DATA BLOCK:

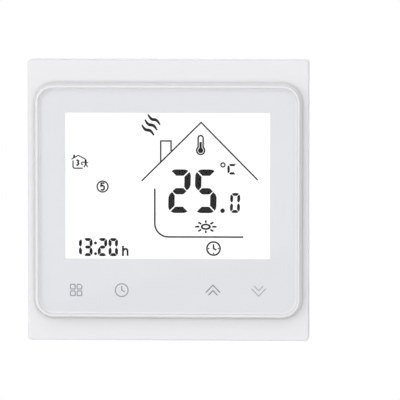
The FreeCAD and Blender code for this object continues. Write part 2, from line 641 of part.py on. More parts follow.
def make_control_board():
    """Control board, screwed to the housing's bosses from behind."""
    body = new_body("control_board")
    outline = sketch_at(body, "BoardOutline", BOARD_BACK)
    rounded_rectangle(outline, BOARD_WIDTH, BOARD_HEIGHT, "board_corner")
    for x, z in mirrored(BOSS_X, BOSS_Z):
        circle(outline, "screw_pass", x, z)
    pad(body, outline, "board_thick")
    screws = []
    for i, (x, z) in enumerate(mirrored(BOSS_X, BOSS_Z)):
        head = cylinder(f"BoardScrewHead_{i}", x, (f"{BOARD_BACK} - small_head_tall", BOARD_BACK), z,
                        "small_head")
        shank = cylinder(f"BoardScrewShank_{i}", x, (BOARD_BACK, f"{BOARD_FRONT} + small_reach"), z,
                         "small_shank")
        recess = cross_recess(f"BoardScrew_{i}", x, z, f"{BOARD_BACK} - small_head_tall",
                              "small_recess_deep", "small_recess_reach", "small_recess_width")
        screws.append(cut(f"BoardScrew_{i}", joined(f"BoardScrewSolid_{i}", [head, shank]), recess))
    piece("board_screws", group("BoardScrews", screws))


def make_touch_posts():
    """Conductive foam posts that carry the four touch keys from the board to the film."""
    posts = [cylinder(f"TouchPost_{i}", x, (BOARD_FRONT, FILM_BACK), KEY_Z, "post_key_radius")
             for i, x in enumerate(KEYS)]
    piece("touch_posts", group("TouchPosts", posts))


def chip(name, x, z, width, height, tall, leads, face):
    """A packaged circuit on a board's back face, with a row of leads on its two long sides."""
    foot_length, foot_thick = "0.7", "0.3"
    solids = [block(f"{name}_package", centred(x, width), (f"{face} - {tall}", face), centred(z, height))]
    pitch = f"(({width}) / {leads})"
    for i in range(leads):
        across = centred(f"{x} + ({i} - {(leads - 1) / 2}) * {pitch}", f"{pitch} * 0.4")
        low, top = f"(({z}) - ({height}) / 2)", f"(({z}) + ({height}) / 2)"
        spans = {"low": (f"{low} - {foot_length}", low), "top": (top, f"{top} + {foot_length}")}
        for side, span in spans.items():
            solids.append(block(f"{name}_{side}_{i}", across, (f"{face} - {foot_thick}", face), span))
    return group(name, solids)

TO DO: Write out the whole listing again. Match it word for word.

OUTPUT OF THE EXERCISE:
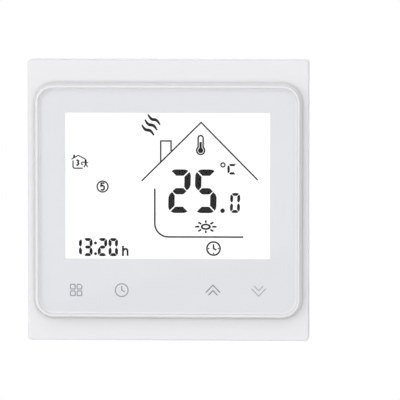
The FreeCAD and Blender code for this object continues. Write part 2, from line 641 of part.py on. More parts follow.
def make_control_board():
    """Control board, screwed to the housing's bosses from behind."""
    body = new_body("control_board")
    outline = sketch_at(body, "BoardOutline", BOARD_BACK)
    rounded_rectangle(outline, BOARD_WIDTH, BOARD_HEIGHT, "board_corner")
    for x, z in mirrored(BOSS_X, BOSS_Z):
        circle(outline, "screw_pass", x, z)
    pad(body, outline, "board_thick")
    screws = []
    for i, (x, z) in enumerate(mirrored(BOSS_X, BOSS_Z)):
        head = cylinder(f"BoardScrewHead_{i}", x, (f"{BOARD_BACK} - small_head_tall", BOARD_BACK), z,
                        "small_head")
        shank = cylinder(f"BoardScrewShank_{i}", x, (BOARD_BACK, f"{BOARD_FRONT} + small_reach"), z,
                         "small_shank")
        recess = cross_recess(f"BoardScrew_{i}", x, z, f"{BOARD_BACK} - small_head_tall",
                              "small_recess_deep", "small_recess_reach", "small_recess_width")
        screws.append(cut(f"BoardScrew_{i}", joined(f"BoardScrewSolid_{i}", [head, shank]), recess))
    piece("board_screws", group("BoardScrews", screws))


def make_touch_posts():
    """Conductive foam posts that carry the four touch keys from the board to the film."""
    posts = [cylinder(f"TouchPost_{i}", x, (BOARD_FRONT, FILM_BACK), KEY_Z, "post_key_radius")
             for i, x in enumerate(KEYS)]
    piece("touch_posts", group("TouchPosts", posts))


def chip(name, x, z, width, height, tall, leads, face):
    """A packaged circuit on a board's back face, with a row of leads on its two long sides."""
    foot_length, foot_thick = "0.7", "0.3"
    solids = [block(f"{name}_package", centred(x, width), (f"{face} - {tall}", face), centred(z, height))]
    pitch = f"(({width}) / {leads})"
    for i in range(leads):
        across = centred(f"{x} + ({i} - {(leads - 1) / 2}) * {pitch}", f"{pitch} * 0.4")
        low, top = f"(({z}) - ({height}) / 2)", f"(({z}) + ({height}) / 2)"
        spans = {"low": (f"{low} - {foot_length}", low), "top": (top, f"{top} + {foot_length}")}
        for side, span in spans.items():
            solids.append(block(f"{name}_{side}_{i}", across, (f"{face} - {foot_thick}", face), span))
    return group(name, solids)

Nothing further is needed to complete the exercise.